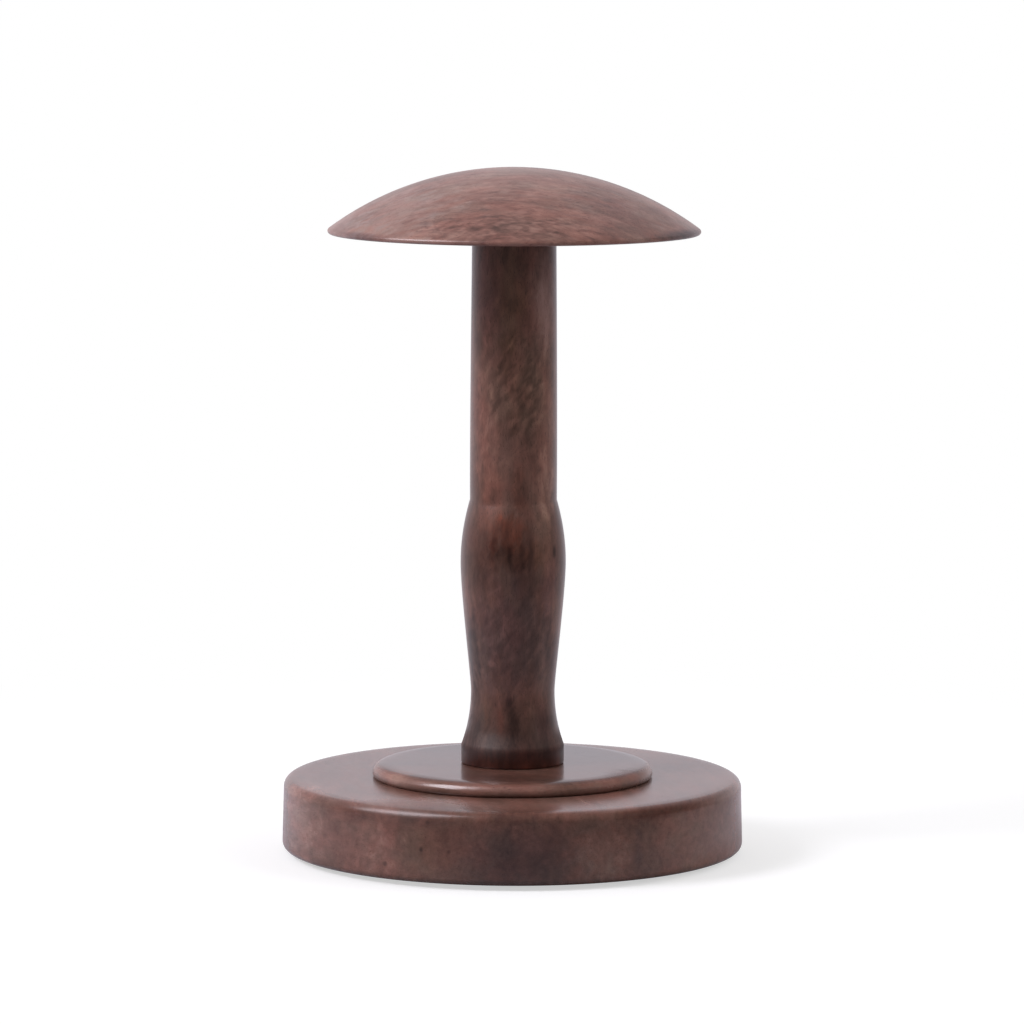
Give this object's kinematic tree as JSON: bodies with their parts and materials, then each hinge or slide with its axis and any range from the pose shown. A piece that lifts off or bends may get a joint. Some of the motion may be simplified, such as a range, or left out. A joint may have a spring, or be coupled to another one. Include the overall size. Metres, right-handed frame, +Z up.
{
  "type": "hat display stand",
  "caption": "Tabletop hat stand of turned wood: a shallow domed cap that carries the crown of a hat, on a waisted post screwed to a stepped round base.",
  "frame": {"origin": "middle of the stand on the surface that it stands on, at the underside of the felt pads", "axes": "+Z up along the axis of the post; the picture looks along +Y with +X to its right"},
  "size_m": [0.2, 0.2, 0.2974],
  "materials": {
    "stained_wood_base": "walnut-stained fine-grained hardwood under satin clear lacquer, grain level across the disc",
    "stained_wood_step": "walnut-stained fine-grained hardwood under satin clear lacquer, grain level across the disc",
    "stained_wood_post": "walnut-stained fine-grained hardwood under satin clear lacquer, grain along the post",
    "stained_wood_cap": "walnut-stained fine-grained hardwood with a short curly figure under satin clear lacquer, grain level",
    "zinc_steel": "bright zinc-plated steel",
    "insert_brass": "plain machined brass",
    "dark_felt": "dense pressed wool felt, self-adhesive"
  },
  "bodies": {
    "root": {"base_disc": "stained_wood_base", "base_step": "stained_wood_step", "post": "stained_wood_post", "cap": "stained_wood_cap", "base_bolt": "zinc_steel", "spring_washer": "zinc_steel", "flat_washer": "zinc_steel", "cap_stud": "zinc_steel", "post_insert": "insert_brass", "cap_insert": "insert_brass", "felt_pad_1": "dark_felt", "felt_pad_2": "dark_felt", "felt_pad_3": "dark_felt", "felt_pad_4": "dark_felt"}
  },
  "joints": []
}
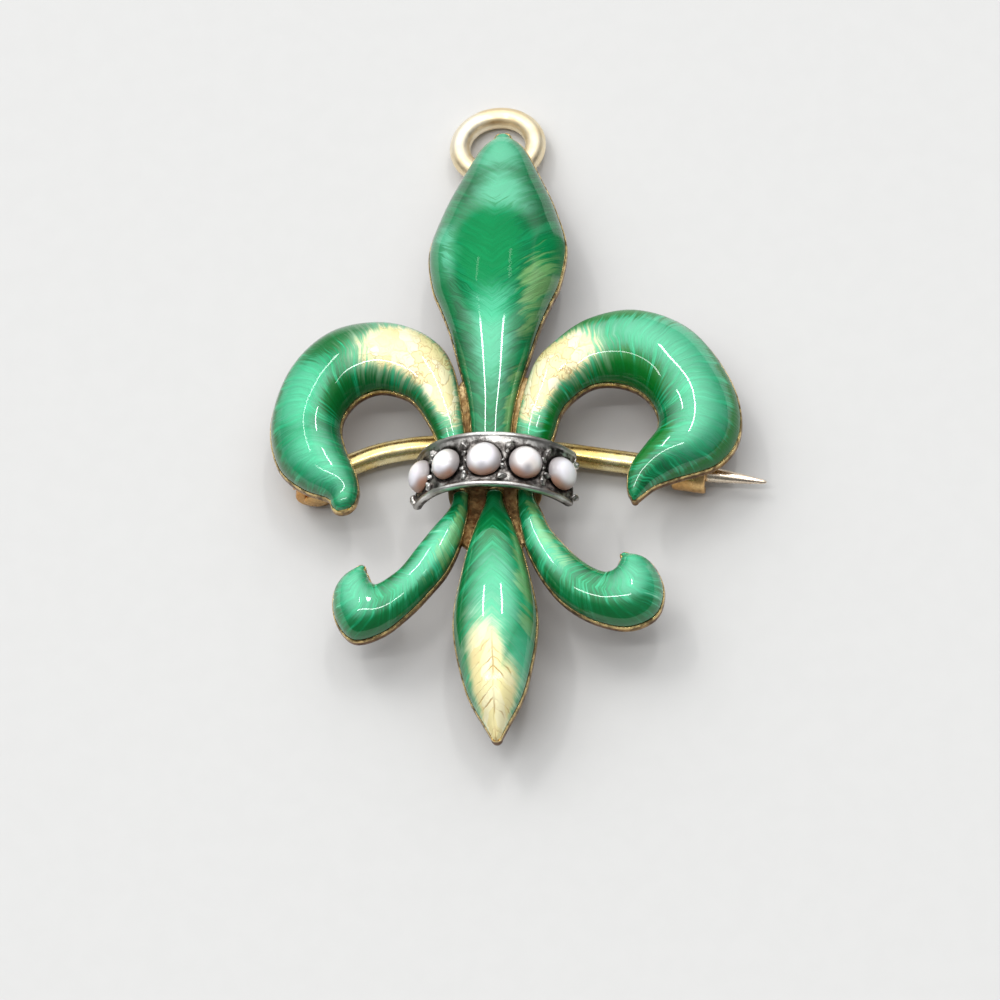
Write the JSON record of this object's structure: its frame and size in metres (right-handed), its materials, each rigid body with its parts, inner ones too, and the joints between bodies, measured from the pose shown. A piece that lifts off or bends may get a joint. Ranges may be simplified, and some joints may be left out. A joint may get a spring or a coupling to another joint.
{
  "type": "fleur-de-lis watch pin",
  "caption": "Enamelled gold fleur-de-lis brooch pin with a pearl-set band, a ring at the top, a hinged pin stem and a hook behind for hanging a watch.",
  "frame": {"origin": "on the plane that the pin lies on, under the middle of the flower", "axes": "+Z away from the surface toward the enamelled front, +Y along the flower toward the ring, +X toward the point of the closed pin stem"},
  "size_m": [0.022, 0.0326, 0.0059],
  "materials": {
    "gold": "satin, worn and darker in the hollows",
    "stem_gold": "polished",
    "enamel": "glossy translucent green over engraved gold, shaded to cream",
    "silver": "oxidised, with bright worn edges",
    "pearl": "soft lustre"
  },
  "bodies": {
    "flower": {"fleur_body": "gold", "hinge_rivet": "gold", "enamel_top_petal": "enamel", "enamel_left_petal": "enamel", "enamel_right_petal": "enamel", "enamel_left_scroll": "enamel", "enamel_right_scroll": "enamel", "enamel_bottom_petal": "enamel", "band": "silver", "pearl_1": "pearl", "pearl_2": "pearl", "pearl_3": "pearl", "pearl_4": "pearl", "pearl_5": "pearl"},
    "stem": {"pin_stem": "stem_gold"}
  },
  "joints": [
    {"name": "stem_swing", "type": "hinge", "parent": "flower", "child": "stem", "pos_m": [-0.0083, 0.0018, 0.0009], "axis": [0, 1, 0], "range_deg": [0, 110]}
  ]
}
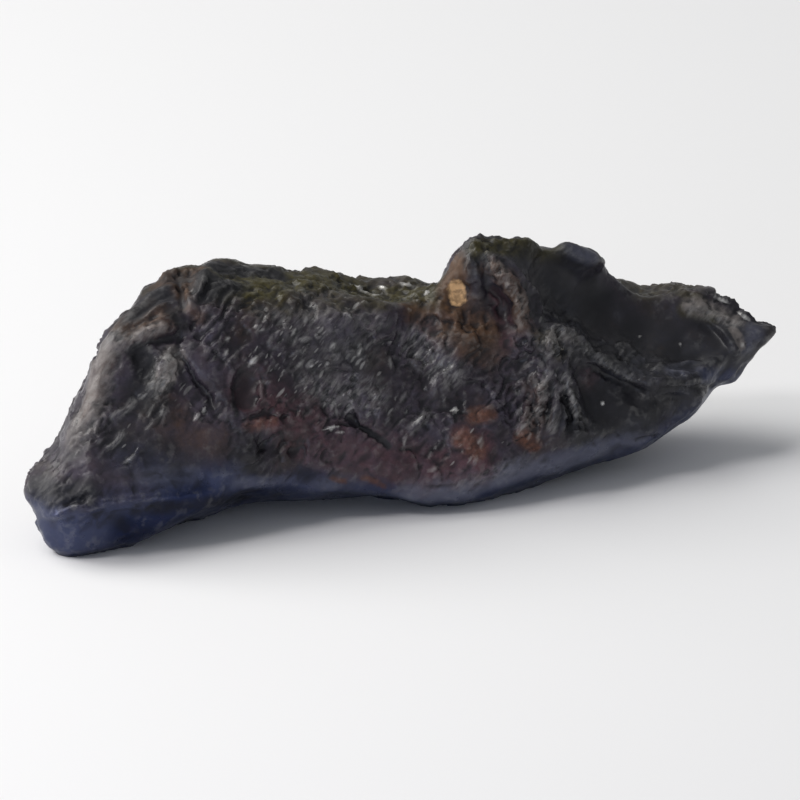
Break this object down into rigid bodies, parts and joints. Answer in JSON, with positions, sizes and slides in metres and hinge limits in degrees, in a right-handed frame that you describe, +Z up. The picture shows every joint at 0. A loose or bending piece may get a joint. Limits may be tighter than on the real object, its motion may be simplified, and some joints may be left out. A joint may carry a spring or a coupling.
{
  "type": "iron meteorite",
  "caption": "Elongated craggy lump of weathered iron with a blunt foot, a high crest and an overhanging nose, resting on a worn flat underside.",
  "frame": {"origin": "centre of the bounding box in plan, on the plane that the lump rests on", "axes": "+X along the lump from its blunt foot to its nose, +Z up as it rests, and -Y towards the craggy front"},
  "size_m": [0.1298, 0.039, 0.0408],
  "materials": {
    "weathered_iron": "dark purple-grey fusion crust, semi-gloss on the raised grain, with rust in the low middle, an ochre spot under the crest and a blue-grey underside"
  },
  "bodies": {
    "root": {"meteorite": "weathered_iron"}
  },
  "joints": []
}
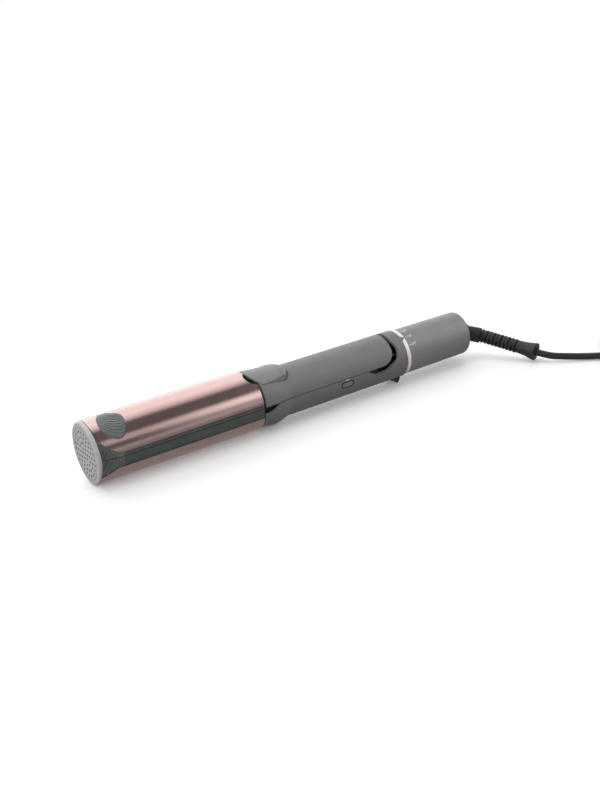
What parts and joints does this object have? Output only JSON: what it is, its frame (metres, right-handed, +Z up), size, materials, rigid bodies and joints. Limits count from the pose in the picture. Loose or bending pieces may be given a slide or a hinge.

----

DIRECTIVE:
Reproduce each entry exactly, leaving out nothing.

SOLUTION TO THIS PROBLEM:
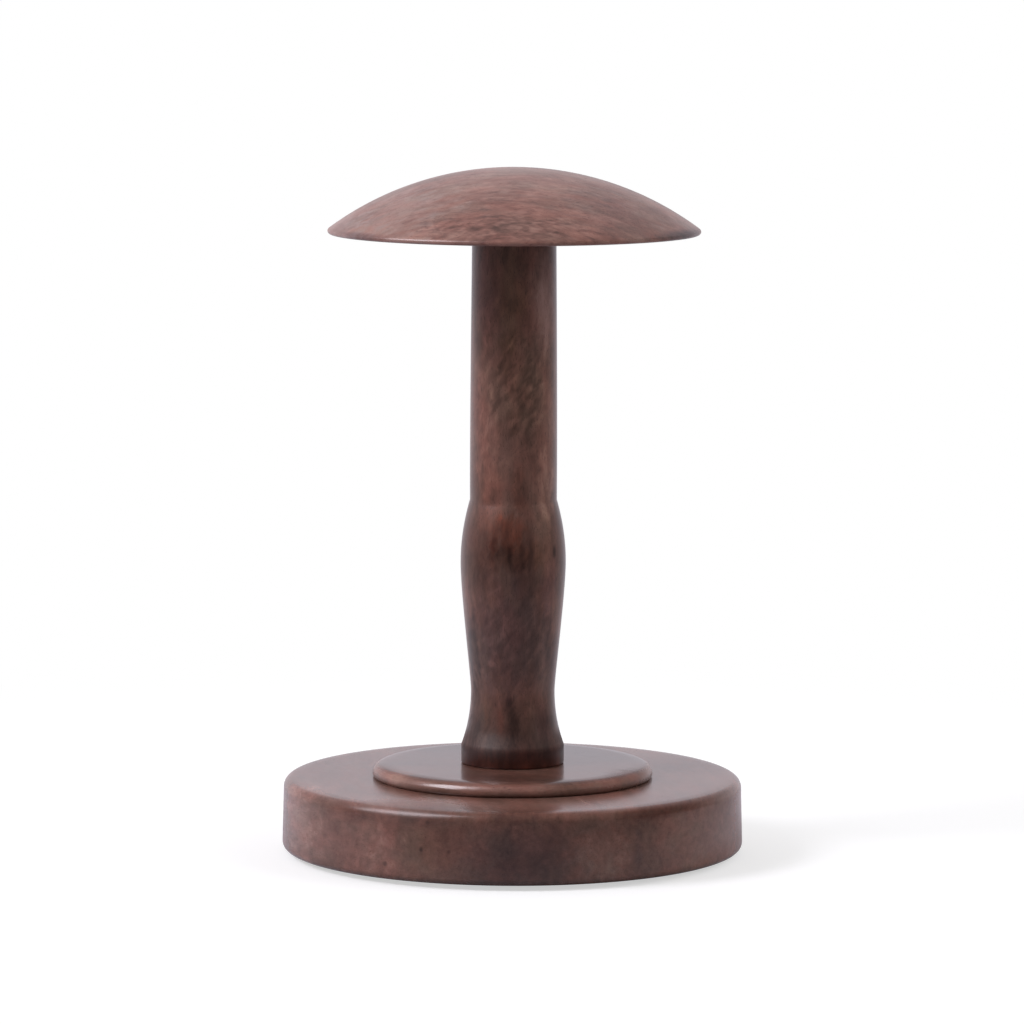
Give this object's kinematic tree as JSON: bodies with their parts and materials, then each hinge or slide with its axis and any range from the pose shown. A piece that lifts off or bends may get a joint. Some of the motion may be simplified, such as a range, or left out. A joint may have a spring, or be coupled to another one. Include the overall size. Metres, right-handed frame, +Z up.
{
  "type": "hat display stand",
  "caption": "Tabletop hat stand of turned wood: a shallow domed cap that carries the crown of a hat, on a waisted post screwed to a stepped round base.",
  "frame": {"origin": "middle of the stand on the surface that it stands on, at the underside of the felt pads", "axes": "+Z up along the axis of the post; the picture looks along +Y with +X to its right"},
  "size_m": [0.2, 0.2, 0.2974],
  "materials": {
    "stained_wood_base": "walnut-stained fine-grained hardwood under satin clear lacquer, grain level across the disc",
    "stained_wood_step": "walnut-stained fine-grained hardwood under satin clear lacquer, grain level across the disc",
    "stained_wood_post": "walnut-stained fine-grained hardwood under satin clear lacquer, grain along the post",
    "stained_wood_cap": "walnut-stained fine-grained hardwood with a short curly figure under satin clear lacquer, grain level",
    "zinc_steel": "bright zinc-plated steel",
    "insert_brass": "plain machined brass",
    "dark_felt": "dense pressed wool felt, self-adhesive"
  },
  "bodies": {
    "root": {"base_disc": "stained_wood_base", "base_step": "stained_wood_step", "post": "stained_wood_post", "cap": "stained_wood_cap", "base_bolt": "zinc_steel", "spring_washer": "zinc_steel", "flat_washer": "zinc_steel", "cap_stud": "zinc_steel", "post_insert": "insert_brass", "cap_insert": "insert_brass", "felt_pad_1": "dark_felt", "felt_pad_2": "dark_felt", "felt_pad_3": "dark_felt", "felt_pad_4": "dark_felt"}
  },
  "joints": []
}
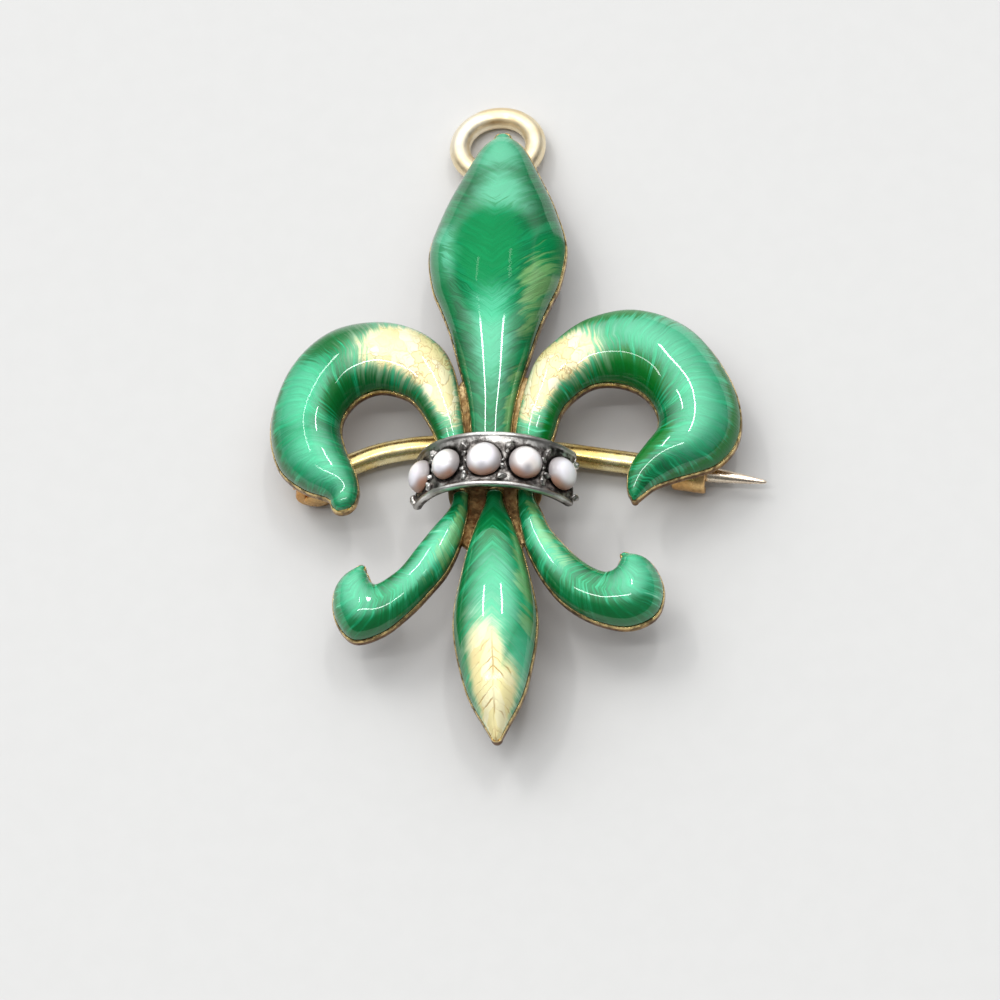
Write the JSON record of this object's structure: its frame and size in metres (right-handed), its materials, each rigid body with its parts, inner ones too, and the joints between bodies, measured from the pose shown. A piece that lifts off or bends may get a joint. Ranges may be simplified, and some joints may be left out. A joint may get a spring or a coupling to another joint.
{
  "type": "fleur-de-lis watch pin",
  "caption": "Enamelled gold fleur-de-lis brooch pin with a pearl-set band, a ring at the top, a hinged pin stem and a hook behind for hanging a watch.",
  "frame": {"origin": "on the plane that the pin lies on, under the middle of the flower", "axes": "+Z away from the surface toward the enamelled front, +Y along the flower toward the ring, +X toward the point of the closed pin stem"},
  "size_m": [0.022, 0.0326, 0.0059],
  "materials": {
    "gold": "satin, worn and darker in the hollows",
    "stem_gold": "polished",
    "enamel": "glossy translucent green over engraved gold, shaded to cream",
    "silver": "oxidised, with bright worn edges",
    "pearl": "soft lustre"
  },
  "bodies": {
    "flower": {"fleur_body": "gold", "hinge_rivet": "gold", "enamel_top_petal": "enamel", "enamel_left_petal": "enamel", "enamel_right_petal": "enamel", "enamel_left_scroll": "enamel", "enamel_right_scroll": "enamel", "enamel_bottom_petal": "enamel", "band": "silver", "pearl_1": "pearl", "pearl_2": "pearl", "pearl_3": "pearl", "pearl_4": "pearl", "pearl_5": "pearl"},
    "stem": {"pin_stem": "stem_gold"}
  },
  "joints": [
    {"name": "stem_swing", "type": "hinge", "parent": "flower", "child": "stem", "pos_m": [-0.0083, 0.0018, 0.0009], "axis": [0, 1, 0], "range_deg": [0, 110]}
  ]
}
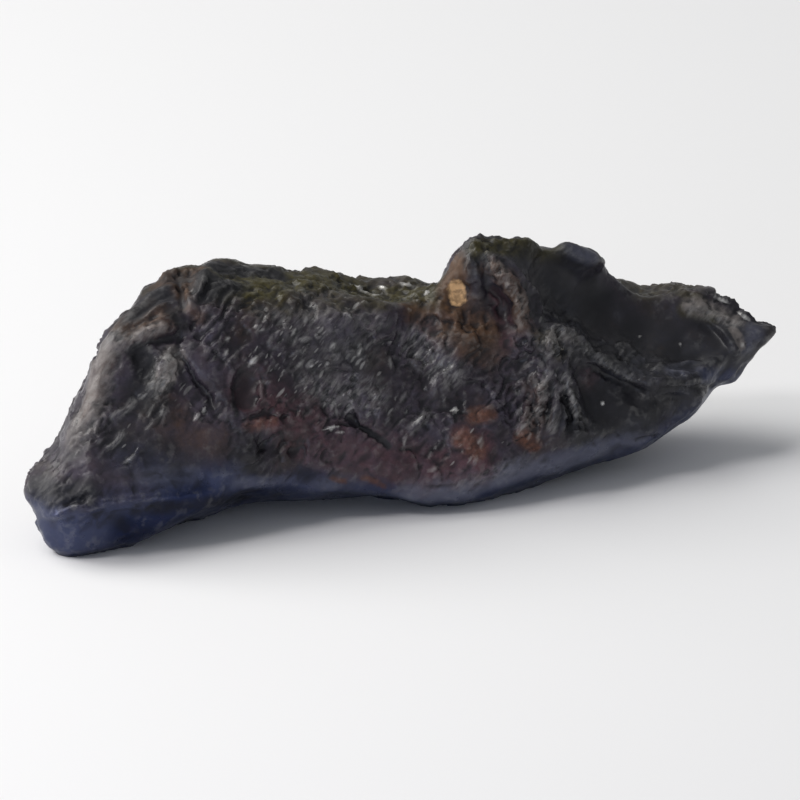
Break this object down into rigid bodies, parts and joints. Answer in JSON, with positions, sizes and slides in metres and hinge limits in degrees, in a right-handed frame that you describe, +Z up. The picture shows every joint at 0. A loose or bending piece may get a joint. Limits may be tighter than on the real object, its motion may be simplified, and some joints may be left out. A joint may carry a spring or a coupling.
{
  "type": "iron meteorite",
  "caption": "Elongated craggy lump of weathered iron with a blunt foot, a high crest and an overhanging nose, resting on a worn flat underside.",
  "frame": {"origin": "centre of the bounding box in plan, on the plane that the lump rests on", "axes": "+X along the lump from its blunt foot to its nose, +Z up as it rests, and -Y towards the craggy front"},
  "size_m": [0.1298, 0.039, 0.0408],
  "materials": {
    "weathered_iron": "dark purple-grey fusion crust, semi-gloss on the raised grain, with rust in the low middle, an ochre spot under the crest and a blue-grey underside"
  },
  "bodies": {
    "root": {"meteorite": "weathered_iron"}
  },
  "joints": []
}
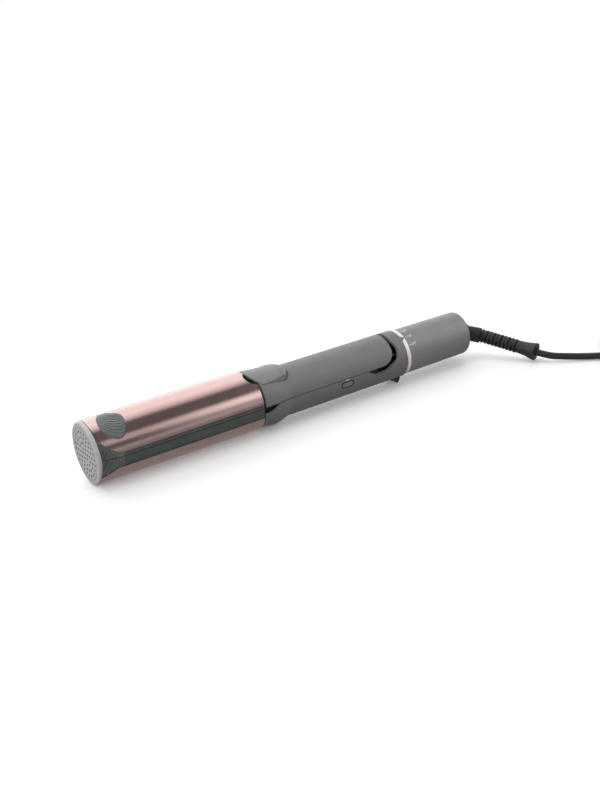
What parts and joints does this object have? Output only JSON: what it is, its frame (metres, right-handed, +Z up), size, materials, rigid bodies and joints. Limits count from the pose in the picture. Loose or bending pieces may be given a slide or a hinge.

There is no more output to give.